To cut a long story short, once you have your colour values you can convert them to a geometry object in SQL using:
ST_GeomFromText('POINT($red $green $blue)')
So your query becomes:
# INSERT INTO colours (name, colour) VALUES ('test', ST_GeomFromText('POINT(182 167 135)'));
INSERT 0 1
What is actually recorded in the database is something different:
SELECT * FROM colours;
id | name | colour
----+------+------------------------------------------------------------
1 | test | 01010000800000000000C066400000000000E064400000000000E06040
(1 row)
To convert this back to something readable we use ST_AsText:
# SELECT name, ST_AsText(colour) from colours;
name | st_astext
------+-----------------------
test | POINT Z (182 167 135)
Similar options apply for storing other spatial data types.
Querying by colour match
The exciting part of the project is being able to compare colours. What we're actually doing is measuring the distance between points in 3D space, but with the axes defined as red, green and blue.

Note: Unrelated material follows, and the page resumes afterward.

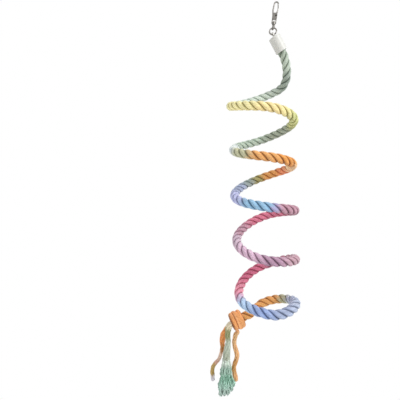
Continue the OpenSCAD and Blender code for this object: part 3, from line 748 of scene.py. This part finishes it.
class PerchFrayEnd(bpy.types.Operator):
    """Frays the middle strand's end into a tuft of loose, crimped yarns that hang in locks"""
    bl_idname = "perch.fray_end"
    bl_label = "Fray strand end"

    def execute(self, context):
        settings = context.scene.perch_tail
        rng = random.Random(settings.seed)
        routes = [even_line(self.yarn_route(i % settings.tassel_locks, settings, rng), settings.tassel_yarn_radius)
                  for i in range(settings.tassel_yarns)]
        bands = ((0, 0.16, "D8E4D8"), (0.30, 0.42, "A6C4B4"), (0.52, 0.66, "96C4AE"), (0.75, 0.84, "B4D8C8"),
                 (0.92, 1.0, "B6CCC2"))
        material = cotton("Loose cotton yarns", tail_dyes(FRAY_LENGTH, *bands), 2, 15 * MM, 0,
                          painted_yarn_shade=0.18, uneven=0.42)
        tassel = line_mesh("frayed_yarns", routes)
        grow(tassel, **ALONE, step=1.3 * MM, sides=6, round_end=0.6 * MM, wander=0.8 * MM, wander_size=8 * MM,
             seed=float(settings.seed), material=material)
        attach(tassel, "middle_strand")
        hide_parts("frayed_end")
        return {"FINISHED"}

    def yarn_route(self, lock, settings, rng):
        """One yarn's way down: it sways with its lock, and has a quicker crimp of its own"""
        reach = LOCK_SPREAD * math.sqrt((lock + 0.5) / settings.tassel_locks)
        angle = lock * GOLDEN_ANGLE
        right, back = reach * math.cos(angle), reach * math.sin(angle)
        lock_rng = random.Random(settings.seed + lock + 1)
        swing, slow, quick = lock_rng.uniform(0, 6.28), lock_rng.uniform(20, 30) * MM, rng.uniform(0, 6.28)
        wave, size = rng.uniform(5, 9) * MM, rng.uniform(0.25, 0.7) * MM
        own_right, own_back = rng.gauss(0, 0.10), rng.gauss(0, 0.16)
        trim = abs(rng.gauss(0, 1.5)) * MM
        # In millimetres: the pace of the points at the foot, and the lock's sway to the side and in depth
        pace, sway_side, sway_depth = 1.2, 1.3, 0.8
        # Shares: how far a yarn gathers towards its lock, where the sway is full, and the crimp at the top
        gather, full_from, top_crimp = 0.35, 0.6, 0.25
        points, steps = [], 48
        for step in range(steps + 1):
            share = step / steps * WIDEST_SHARE
            gathered = 1 - gather * share
            points.append(in_fray(share, right + own_right * gathered, back + own_back * gathered))
        # Below the widest place the yarns hang on down to the slanting foot
        last = points[-1]
        run = (last - points[-5]).normalized()
        foot = fray_from().z + foot_height((last - fray_from()).x) + trim
        extra = max(int((last.z - foot) / (pace * MM)), 0)
        points += [last + run * pace * MM * n for n in range(1, extra + 1)]
        crimped = []
        for p in points:
            drop = (points[0] - p).length
            grown = min(drop / (full_from * FRAY_LENGTH), 1)
            sway, crimp = 2 * math.pi * drop / slow, 2 * math.pi * drop / wave + quick
            curl = top_crimp + grown
            side = math.sin(sway + swing) * sway_side * MM * grown + math.sin(crimp) * size * curl
            depth = math.cos(sway + swing * 2) * sway_depth * MM * grown + math.cos(crimp) * size * curl
            crimped.append(p + Vector((side, depth, 0)))
        # Each yarn starts a little way inside the strand
        return [crimped[0] + Vector((0, 0, 3 * MM)), *crimped]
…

The following query will return all colours in our TABLE ordered by how close they are to a particular reference colour:
SELECT name, colour, ST_3DDistance(colour, '0101000080241CC7711C476C4047388EE338CE684035AAAAAAAACA6240') AS distance
FROM colours
ORDER BY ST_3DDistance(colour, '0101000080241CC7711C476C4047388EE338CE684035AAAAAAAACA6240');
The output - and you may be able to guess which industry was involved - would be:
name | distance
----------------------+------------------
Creamy Beige | 2.05179836807052
Sand Beige | 2.36225462505863
Sand | 3.66834978204199
Rose Beige | 4.98020774023042
Soft Beige | 5.81505071472323
... | ...
Obviously we've only scratched the surface of PostGIS in this example. There are any number of possible data types and functions to be explored - even other extensions.
Uninstalling PostGIS
You can disable the extension in the database using:
DROP EXTENSION postgis;
ERROR: cannot drop extension postgis because other objects depend on it
DETAIL: table colours column colour depends on type geometry
HINT: Use DROP ... CASCADE to drop the dependent objects too.
As you can see, this throws a warning if there are objects in the database such as our geomety field that rely on PostGIS.
# ALTER TABLE colours ADD COLUMN saved_colour varchar;
ALTER TABLE
# UPDATE colours SET saved_colour = ST_AsText(colour);
UPDATE 100
# DROP EXTENSION postgis CASCADE;
NOTICE: drop cascades to table product_colours column colour
DROP EXTENSION
This leaves our colours TABLE intact except for the colour column which has been dropped, but our new saved_colour column contains a backup of the values in a human-readable format - only we lose our ability to query by distance.